» Exercise
Quote precisely the run of lines opening with the line containing "outsole(rubber)" and closing with the line containing "for node in", and nothing else.

» Dataset excerpt
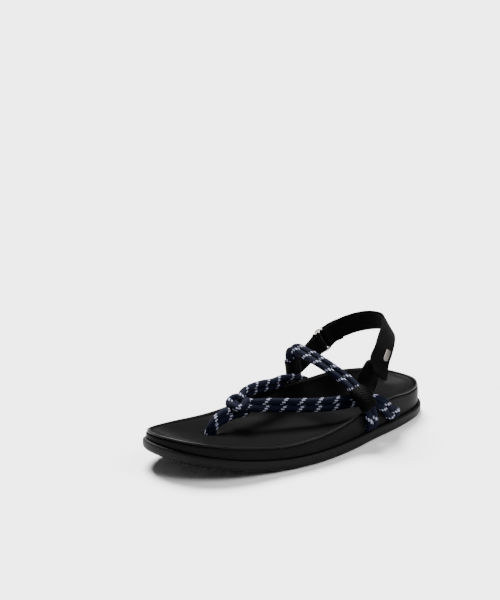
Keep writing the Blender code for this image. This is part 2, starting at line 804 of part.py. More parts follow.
def medial_loop(surface):
    """Sleeve round the instep cord with its doubled webbing folded round the ring's front bar."""
    _, _, _, middle, along, pair = sleeve_frame(MEDIAL_SLEEVE)
    center, bars, onwards = ring_frame()
    bar = center - onwards * RING_PITCH / 2
    double = 2 * WEBBING_THICKNESS
    radius = RING_WIRE / 2 + CLEARANCE + WEBBING_THICKNESS
    rise = PAIR_PITCH / 2 + CORD_DIAMETER / 2 + CLEARANCE + WEBBING_THICKNESS / 2
    points = [bar + onwards * radius, bar, bar - onwards * radius * EYE_TAIL, middle + pair * rise]
    widths = [bars, bars, bars, along * -1]
    keys, at = line_through(points)
    distances = [radius * (1 + share) for share in EYE_STEPS]
    rest = keys[-1] - distances[-1]
    distances += [distances[-1] + step for step in steps(rest, STRAP_STEP)[1:]]
    mesh = bmesh.new()
    add_sleeve(mesh, MEDIAL_SLEEVE)
    loop = finish("medial_loop", mesh, surface)
    band = band_object("medial_band_guide", points, widths, WEBBING_WIDTH,
                       lambda distance: eye_thickness(distance - radius, radius, double, radius * EYE_TAIL),
                       None, distances)
    combine(loop, band, "UNION")
    combine(loop, bar_cutter("webbing_bar_guide", bar, bars, STRAP_WIDTH), "DIFFERENCE")
    return loop


def metal_ring(surface):
    """Rectangular ring of round wire with rounded corners."""
    center, bars, onwards = ring_frame()
    half_width = STRAP_WIDTH / 2 + 2 * CLEARANCE + RING_WIRE / 2
    half_length = RING_PITCH / 2
    bend = RING_WIRE
    mesh = bmesh.new()
    out = bars.cross(onwards)
    rings = []
    for across, forward in ((1, 1), (-1, 1), (-1, -1), (1, -1)):
        middle = center + bars * across * (half_width - bend) + onwards * forward * (half_length - bend)
        first = bars * across if across == forward else onwards * forward
        second = onwards * forward if across == forward else bars * across
        for turn in (0.0, pi / 6, pi / 3, pi / 2):
            spoke = first * cos(turn) + second * sin(turn)
            spot = middle + spoke * bend
            rings.append([mesh.verts.new(spot + (spoke * cos(tau * k / 8) + out * sin(tau * k / 8)) * RING_WIRE / 2)
                          for k in range(8)])
    for lower, upper in zip(rings, rings[1:] + rings[:1]):
        skin(mesh, lower, upper)
    return finish("ring", mesh, surface)


def strap_plate(surface):
    """Small metal plate on the outside of the heel strap's tab."""
    lift = (STRAP_THICKNESS + PLATE_THICKNESS) / 2 + CLEARANCE
    keys, frame = strap_line(lift)
    middle = keys[-1] * PLATE_PLACE
    sections = []
    mesh = bmesh.new()
    for share in (-0.5, -0.25, 0.0, 0.25, 0.5):
        center, _, across, out = frame(middle + share * PLATE_LENGTH)
        center = center + across * -STRAP_WIDTH * PLATE_DROP
        width = PLATE_WIDTH * (0.6 if abs(share) == 0.5 else 1.0)
        sections.append(band_section(center, across, out, width, PLATE_THICKNESS))
    sweep(mesh, sections)
    return finish("strap_plate", mesh, surface)


def build():
    for old in list(bpy.data.objects):
        bpy.data.objects.remove(old)
    rubber = material("outsole_rubber", (0.030, 0.030, 0.032), 0.62)
    wall = material("midsole_skin", (0.034, 0.034, 0.036), 0.48)
    bed = material("footbed_skin", (0.032, 0.032, 0.034), 0.50)
    cord = material("navy_cord", (0.018, 0.030, 0.062), 0.70)
    webbing = material("black_webbing", (0.020, 0.020, 0.020), 0.75)
    lining = material("strap_fabric", (0.022, 0.022, 0.022), 0.80)
    steel = material("polished_steel", (0.72, 0.68, 0.62), 0.25, 1.0)
    pewter = material("brushed_steel", (0.52, 0.49, 0.45), 0.40, 1.0)

    outsole(rubber)
    core = midsole(wall)
    bed_piece = footbed(bed)
    slot = toe_hole_cutter()
    combine(core, slot, "DIFFERENCE")
    combine(bed_piece, slot, "DIFFERENCE")
    for side, word in ((1, "lateral"), (-1, "medial")):
        for along, end in ((REAR_POCKET, "rear"), (FRONT_POCKET, "front")):
            combine(core, pocket_cutter(f"{word}_{end}_pocket_guide", side, along), "DIFFERENCE")
    front_rope(cord)
    instep_rope(cord)
    lateral_loop(webbing)
    medial_loop(webbing)
    metal_ring(steel)
    heel_strap(lining)
    strap_plate(pewter)


build()
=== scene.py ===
"""Dresses the rope sandal's frame: braided cords, ribbed webbing, heel strap, metal and the moulded sole.

Metres, +Z up, the toe towards -Y and the outer side of the foot towards +X.
"""
from bisect import bisect_right
from functools import partialmethod
from math import acos, ceil, cos, exp, pi, radians, sin, tau

import bmesh
import bpy
from mathutils import Matrix, Vector
from mathutils.kdtree import KDTree


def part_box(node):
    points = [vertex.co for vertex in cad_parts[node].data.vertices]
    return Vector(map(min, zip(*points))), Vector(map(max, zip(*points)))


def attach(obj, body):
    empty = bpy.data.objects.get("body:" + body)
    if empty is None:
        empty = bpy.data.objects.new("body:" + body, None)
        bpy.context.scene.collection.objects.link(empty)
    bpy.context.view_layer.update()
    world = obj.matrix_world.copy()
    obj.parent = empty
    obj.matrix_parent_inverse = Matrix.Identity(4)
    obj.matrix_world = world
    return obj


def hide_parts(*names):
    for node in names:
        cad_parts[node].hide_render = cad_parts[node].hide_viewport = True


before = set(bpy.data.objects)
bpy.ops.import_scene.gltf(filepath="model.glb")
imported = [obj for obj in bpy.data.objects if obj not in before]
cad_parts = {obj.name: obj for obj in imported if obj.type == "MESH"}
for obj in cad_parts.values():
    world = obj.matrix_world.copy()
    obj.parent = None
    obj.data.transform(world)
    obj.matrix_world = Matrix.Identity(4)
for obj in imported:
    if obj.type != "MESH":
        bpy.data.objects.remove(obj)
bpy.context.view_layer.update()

bl_info = {
    "name": "Rope sandal",
    "version": (1, 0, 0),
    "blender": (4, 5, 0),
    "location": "View3D > Sidebar > Sandal",
    "description": "Makes the visible pieces of a rope sandal over its packed frame",
    "category": "Mesh",
}

SOLE_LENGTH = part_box("outsole")[1][1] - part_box("outsole")[0][1]


# Sizes of the frame's solids that the pieces below follow
OUTSOLE_LIP = 0.003
OUTSOLE_ROUNDING = 0.0022
TREAD_ROUNDING = 0.0034
BEAD_RISE = 0.0018
FOOTBED_STEP = 0.0008
CUP_WIDTH = 0.018
ARCH_WIDTH = 0.030
CORD_DIAMETER = 0.006
CORD_SEAT = 0.010
PAIR_PITCH = 0.0058
INSTEP_RISE = 0.045
CLEARANCE = 0.0003
WEBBING_WIDTH = 0.019
WEBBING_THICKNESS = 0.0016
STRAP_WIDTH = 0.020
STRAP_THICKNESS = 0.003
RING_WIRE = 0.0024
RING_PITCH = 0.0069
PLATE_LENGTH = 0.013
PLATE_FACE = 0.0046
PLATE_THICKNESS = 0.001

# Detail of the visible sole. The middle line reaches a share of the sole's half length, and a dent's reach is
# the distance at which it has mostly faded.
MIDDLE_REACH = 0.8
SHOULDER = 0.0017
WALL_BULGE = 0.0004
BEAD = 0.0022
BEAD_OVERHANG = 0.0003
VALLEY = 0.0006
POCKET_DENT = 0.0009
POCKET_DENT_REACH = 0.0042
POCKET_DENT_SQUEEZE = 0.6
TOE_DENT = 0.0022
TOE_DENT_REACH = 0.0045
TREAD_PITCH = 0.011
TREAD_RINGS = 5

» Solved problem
    outsole(rubber)
    core = midsole(wall)
    bed_piece = footbed(bed)
    slot = toe_hole_cutter()
    combine(core, slot, "DIFFERENCE")
    combine(bed_piece, slot, "DIFFERENCE")
    for side, word in ((1, "lateral"), (-1, "medial")):
        for along, end in ((REAR_POCKET, "rear"), (FRONT_POCKET, "front")):
            combine(core, pocket_cutter(f"{word}_{end}_pocket_guide", side, along), "DIFFERENCE")
    front_rope(cord)
    instep_rope(cord)
    lateral_loop(webbing)
    medial_loop(webbing)
    metal_ring(steel)
    heel_strap(lining)
    strap_plate(pewter)


build()
=== scene.py ===
"""Dresses the rope sandal's frame: braided cords, ribbed webbing, heel strap, metal and the moulded sole.

Metres, +Z up, the toe towards -Y and the outer side of the foot towards +X.
"""
from bisect import bisect_right
from functools import partialmethod
from math import acos, ceil, cos, exp, pi, radians, sin, tau

import bmesh
import bpy
from mathutils import Matrix, Vector
from mathutils.kdtree import KDTree


def part_box(node):
    points = [vertex.co for vertex in cad_parts[node].data.vertices]
    return Vector(map(min, zip(*points))), Vector(map(max, zip(*points)))


def attach(obj, body):
    empty = bpy.data.objects.get("body:" + body)
    if empty is None:
        empty = bpy.data.objects.new("body:" + body, None)
        bpy.context.scene.collection.objects.link(empty)
    bpy.context.view_layer.update()
    world = obj.matrix_world.copy()
    obj.parent = empty
    obj.matrix_parent_inverse = Matrix.Identity(4)
    obj.matrix_world = world
    return obj


def hide_parts(*names):
    for node in names:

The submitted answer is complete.